左から映画祭ディレクターの市山尚三、ニアン・カヴィッチ、フェリックス・レーム。

左から映画祭ディレクターの市山尚三、ニアン・カヴィッチ、フェリックス・レーム。[拡大]

ホワイトビルディングで育ったニアン・カヴィッチ。撮影は彼1人で行っており、当初は編集も担う予定だったという。レームを迎えた理由をニアン・カヴィッチは「カンボジア人ではない方であれば、違った視点で建物を見てくれると考えました」と説明し、「やはりフェリックスさんは映像を興味深いと感じてくれて、『人がいない廊下に執着してるよね』と言われました」と語る。レームはニアン・カヴィッチが撮った映像を初めて観たときのことを「フレーミング、画角の作り方、静けさのある長回しの映像から、メランコリーを感じました」と回想。「建物の壁が崩される寸前なんですが、子供の声など喜びの音が入っているのが素晴らしかったです。編集したものを最初に周りの方に見せたとき『建物がなぜなくなるのかが伝わらない』と言われたので、人々を捉えた静かな映像とともに、建物のストーリーを伝えられるようバランスを考えて編集を進めました」と制作期間を振り返った。

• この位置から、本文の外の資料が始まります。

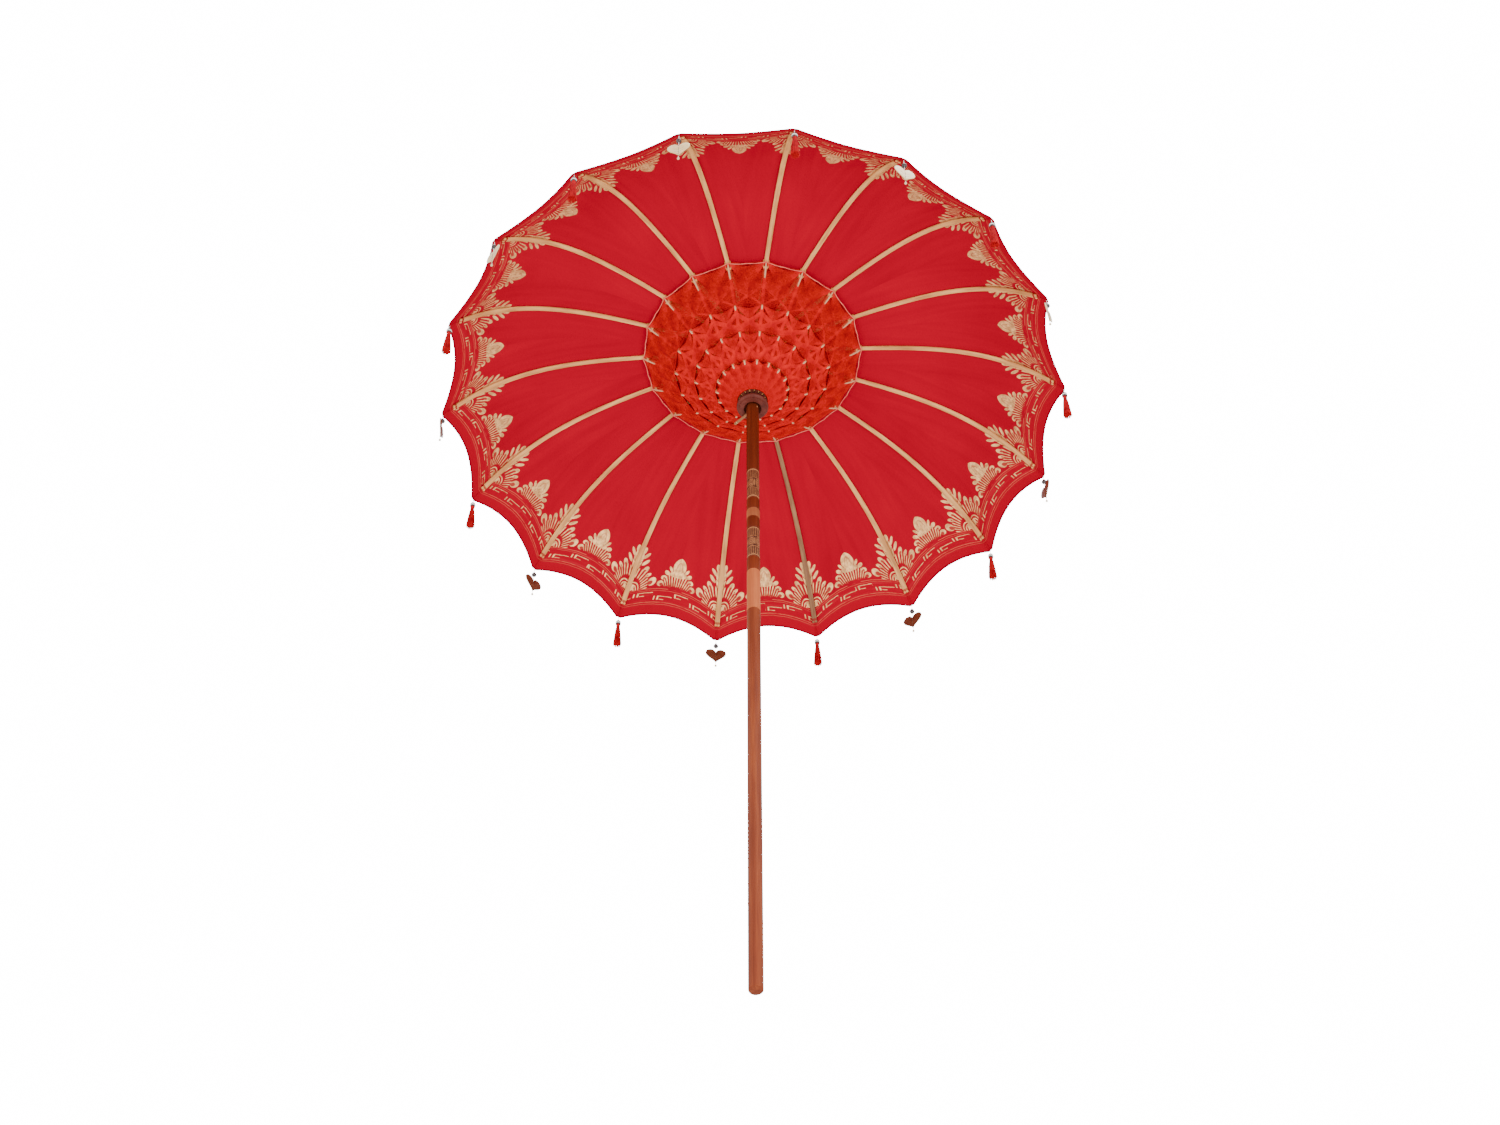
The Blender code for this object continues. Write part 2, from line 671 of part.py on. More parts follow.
def bead_points(depth, radius):
    """Profile of a round bead on a cord, from its top to its bottom."""
    reach = 0.94 * radius
    waist = 0.72 * radius
    return [
        (CORD_RADIUS, reach - depth),
        (waist, waist - depth),
        (radius, -depth),
        (waist, -waist - depth),
        (CORD_RADIUS, -reach - depth),
    ]


def make_hearts():
    """Heart pendants under the odd ribs, with their origins at the hem corners."""
    shell = make_material("heart_shell", (0.60, 0.42, 0.26), 0.35)
    points = [(0.0, -PENDANT_TOP_GAP), (CORD_RADIUS, -PENDANT_TOP_GAP)]
    points += bead_points(HEART_BEAD_DEPTH, HEART_BEAD_RADIUS)
    end_bead = bead_points(HEART_END_BEAD_DEPTH, HEART_END_BEAD_RADIUS)
    points += end_bead
    points.append((0.0, end_bead[-1][1]))
    string = add_tool("heart_string", profile_mesh("heart_string", points, False))
    add_screw(string, 8)
    plate = add_tool("heart_plate", heart_outline_mesh())
    add_boolean(string, plate, "UNION")
    mesh = finished_mesh(string, "heart_pendant")
    remove_tools((plate,))
    for number in range(0, RIB_COUNT, 2):
        place = placed_on_rib(number, TIP_RADIUS, TIP_HEIGHT)
        add_part(f"heart_pendant_{number + 1:02d}", mesh, shell, place)


def make_tassels():
    """Tassels under the even ribs, with their origins at the hem corners."""
    yarn = make_material("tassel_yarn", (0.60, 0.02, 0.02), 0.75)
    waist = TASSEL_BEAD_RADIUS - TASSEL_FLARE
    points = [
        (0.0, -PENDANT_TOP_GAP),
        (CORD_RADIUS, -PENDANT_TOP_GAP),
        (CORD_RADIUS, -TASSEL_BEAD_TOP),
        (waist, -TASSEL_BEAD_TOP),
        (TASSEL_BEAD_RADIUS, -TASSEL_BEAD_TOP - TASSEL_BEAD_EDGE),
        (TASSEL_BEAD_RADIUS, -TASSEL_BEAD_BOTTOM + TASSEL_BEAD_EDGE),
        (TASSEL_NECK_RADIUS, -TASSEL_BEAD_BOTTOM),
        (TASSEL_NECK_RADIUS + TASSEL_FLARE, -TASSEL_BEAD_BOTTOM - TASSEL_NECK_LENGTH),
        (TASSEL_SKIRT_RADIUS, -TASSEL_BOTTOM),
        (0.0, -TASSEL_BOTTOM),
    ]
    blank = add_tool("tassel_blank", profile_mesh("tassel_blank", points, False))
    add_screw(blank, 8)
    mesh = finished_mesh(blank, "tassel")
    for number in range(1, RIB_COUNT, 2):
        place = placed_on_rib(number, TIP_RADIUS, TIP_HEIGHT)
        add_part(f"tassel_{number + 1:02d}", mesh, yarn, place)


clear_scene()
PARTS = make_collection("oil_paper_umbrella")
TOOLS = make_collection("cutters")
make_lower_pole()
make_upper_pole()
make_crown()
make_runner()
make_peg()
make_ribs()
make_stretchers()
make_canopy()
make_hearts()
make_tassels()
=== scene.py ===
import json
from math import atan, atan2, cos, hypot, pi, radians, sin
from random import Random

import bmesh
import bpy
import numpy as np
from mathutils import Matrix, Vector


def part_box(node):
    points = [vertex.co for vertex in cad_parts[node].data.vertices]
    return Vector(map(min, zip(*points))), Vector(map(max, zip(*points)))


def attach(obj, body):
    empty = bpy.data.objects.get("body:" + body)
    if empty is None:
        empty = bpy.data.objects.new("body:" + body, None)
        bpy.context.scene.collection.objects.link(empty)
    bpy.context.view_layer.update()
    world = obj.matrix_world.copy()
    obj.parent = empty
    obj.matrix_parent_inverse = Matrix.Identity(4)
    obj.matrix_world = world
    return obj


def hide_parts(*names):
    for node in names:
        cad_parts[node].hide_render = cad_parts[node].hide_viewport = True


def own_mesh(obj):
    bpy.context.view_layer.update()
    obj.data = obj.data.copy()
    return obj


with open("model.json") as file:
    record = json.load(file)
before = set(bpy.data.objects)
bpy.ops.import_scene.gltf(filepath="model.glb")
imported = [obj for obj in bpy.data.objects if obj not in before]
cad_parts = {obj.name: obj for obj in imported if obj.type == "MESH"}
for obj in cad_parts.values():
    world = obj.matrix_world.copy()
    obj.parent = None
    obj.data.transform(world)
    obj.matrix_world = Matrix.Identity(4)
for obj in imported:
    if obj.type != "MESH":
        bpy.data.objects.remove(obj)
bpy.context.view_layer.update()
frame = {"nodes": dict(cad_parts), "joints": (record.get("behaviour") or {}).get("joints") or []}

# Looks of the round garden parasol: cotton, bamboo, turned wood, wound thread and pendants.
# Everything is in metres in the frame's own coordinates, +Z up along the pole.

JOINTS = {joint["name"]: joint for joint in frame["joints"]}


def ring_place(name):
    """Distance from the pole's axis and height of a joint."""
    x, y, z = JOINTS[name]["pos_m"]
    return hypot(x, y), z


# Sizes read from the frame
HINGE_RADIUS, HINGE_HEIGHT = ring_place("rib_hinge_01")
PIVOT_RADIUS, PIVOT_HEIGHT = ring_place("stretcher_pin_01")
TIP_RADIUS, TIP_HEIGHT = ring_place("pendant_swing_01")
FIRST_AZIMUTH = atan2(JOINTS["rib_hinge_01"]["pos_m"][1], JOINTS["rib_hinge_01"]["pos_m"][0])
RIB_COUNT = sum(name.startswith("rib_hinge_") for name in JOINTS)
PITCH = 2 * pi / RIB_COUNT
HALF_PITCH = PITCH / 2
FOLD = radians(66.0)  # how far a rib turns down when the parasol is shut
PROFILE_POWER = 4.7
RISE = (HINGE_HEIGHT - TIP_HEIGHT) / (1 - (HINGE_RADIUS / TIP_RADIUS) ** PROFILE_POWER)
POLE_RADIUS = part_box("pole_upper")[1].x
POLE_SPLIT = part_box("pole_upper")[0].z
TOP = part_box("crown")[1].z
RUNNER_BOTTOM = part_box("runner")[0].z
RUNNER_PIVOT = (0.04, RUNNER_BOTTOM + 0.045)
PEG_NOTCH = 0.009
PEG_AZIMUTH = atan2(JOINTS["peg_pull"]["axis"][1], JOINTS["peg_pull"]["axis"][0])

# Pole, as heights
CARVED_BANDS = ((1.945, 2.083), (1.665, 1.8))
RING_BAND = (1.853, 1.892)
BARE_TOP = 1.6045
TENON_RADIUS = 0.0125
SOCKET_RADIUS = 0.0131
SOCKET_DEPTH = 0.105
TOP_TENON_RADIUS = 0.014
TOP_TENON_LENGTH = 0.022
CARVING_DEPTH = 0.0008
RING_SWELL = 0.0002
ZONE_GROOVE = 0.001
ZONE_BEVEL = 0.0012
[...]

観客からは「カンボジアではホワイトビルディングのような建物を保存する動きはないのか?」という質問が飛ぶ。「残念ながらありません」と答えたニアン・カヴィッチは、「だからこそ自分はホワイトビルディングで暮らす人々を撮ったのかもしれません」と述懐。「カンボジアでは変化の波が起こっていて、政府としては再開発など金銭的なメリットに目が行っています。そして若いアーティストたちは今何が起きているのかを考えていて、それについて語り合いたいと思っています」と自国の実情に言及する。

映画制作を学ぶことのできる学校がないという、カンボジアの現状にも触れたニアン・カヴィッチ。自身はワークショップや映画祭に参加することで映画制作の熱を高めていったことを明かす。そして影響を受けた監督としてアピチャッポン・ウィーラセタクン、ホウ・シャオシェン、小津安二郎、アッバス・キアロスタミの名を挙げた。